In the kitchen, Denise Bachur worked to make sure there was enough stuffing, mashed potatoes and gravy to go around. She stuck to her side of the kitchen and her nephew Brian Marsalli stuck to his. It’s a family tradition that continued even after her brother Jerry died.

“We’d split the kitchen and [Jerry would] say, ‘I’m staying on my side tending meat, you stay on your side.’ We had so much fun,” said Bachur.

Brian took over cooking the turkey a few years ago, when his father Jerry passed. His sous chef so to speak, is Jerry’s best friend from birth, Steve Mello.

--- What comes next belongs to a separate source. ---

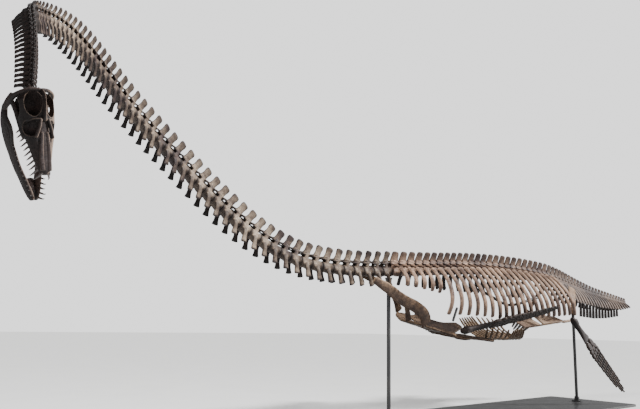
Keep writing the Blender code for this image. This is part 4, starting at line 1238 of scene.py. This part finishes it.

“This is a wonderful, wonderful thing that the Marsallis set up 13 years ago. I’m very proud to be part of it as well as to say that I am part of the Marsalli family. They have treated me like a brother,” said Mello. “The City of Santa Clara is so lucky to have these types of people.”

Every year, people joining the Marsallis for lunch don’t just get a warm meal, but also something to take with them. It’s a tradition that has grown since Marsalli’s granddaughters Lisa Colliss and Jannelle Marsalli-Smith took over.

“This year we’re doing reusable bags. Dr. Frame, who’s the dentist in town donated 700 chap sticks,” said Colliss. “Everyone gets a chap stick, a Nutri Grain bar and then either a hand sanitizer or moisture wipes…We have hats, gloves, blankets. They’ll pick one of these and then everyone also gets a reusable water bottle.”

The Marsalli family served about 550 meals inside the hall and then packaged up hundreds more for delivery. They sent meals to the Bill Wilson Center and the Carmelite Monastery. Meals were also be delivered to local homeless and homebound senior citizens.

But they didn’t do it alone. Approximately 70 volunteers come every year to help make it a memorable Thanksgiving Day feast.

“I’ve got so many families [that volunteer and say] this is their Thanksgiving tradition too,” said Taylor with a smile.